As shown in Figure 6, the model result is hardly sensitive to the weights of slope and area criteria. That is, changes in the weight of these criteria result in small changes in the 150 selected centers. Thus, the variation between (−4%)–(+8%) on the slope weight, did not change any of the 150 selected centers. After these two, the least sensitivity is related to the distance-from-road criterion weight. The change in the results is very small for a 10% change in that weight and is low for a −10% change in that weight. Having the changes of (−10%)–(+10%) in the slope and area weights, only one and two centers will be changed, respectively. The results (150 selected centers) are more sensitive to the weights of the population and distance from the fault lines. With a 10 percent change in the population and distance-from-faults criteria weights, the number of changed centers will be 20 and 15, respectively. The next most important criterion is the land use. Finally, according to Figure 6, the order of sensitivity of the results to the criteria weights from the highest to the lowest are: population (C4), distance-from-faults (C3), land use (C1), distance-from-road (C6), area (C2) and slope (C5).

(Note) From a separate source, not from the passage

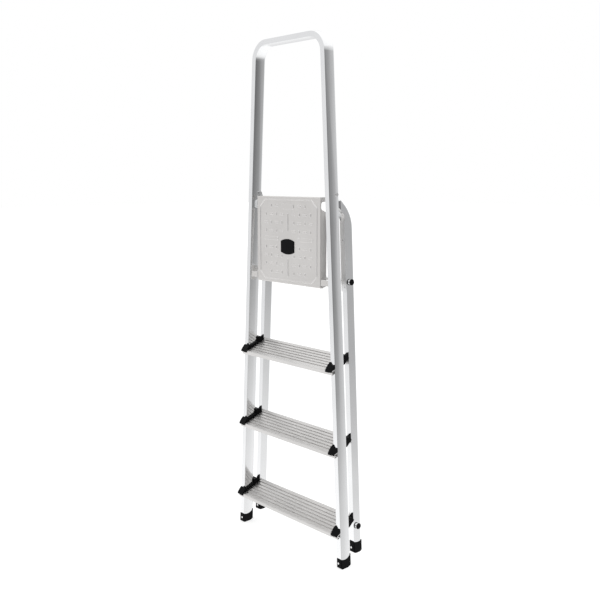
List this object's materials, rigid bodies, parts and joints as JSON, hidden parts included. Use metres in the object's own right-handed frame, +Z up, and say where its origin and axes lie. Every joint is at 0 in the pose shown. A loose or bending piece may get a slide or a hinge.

4.7. Reducing the Density of Sites by Clustering

As can be seen in Figure 5, many of the 150 sites are too close to each other. Many of them are so close that selecting any of them would be equivalent with regard to the allocation problem. In other words, having them all in the optimization process would merely increases the calculations. Therefore, clustering is carried out based on distance. Then, in each cluster, the alternative with the highest TOPSIS rank is kept as the representative of that cluster and the rest is removed. The following are the main steps of this process.

• Proximity threshold (limit) is determined.
• Every site is placed in a cluster.
• The distances between all sites are calculated, and if two sites are closer than the threshold, their clusters are merged.
• Clusters having a common site are merged.
• In each cluster, the site having higher TOPSIS rank is kept and the rest are removed.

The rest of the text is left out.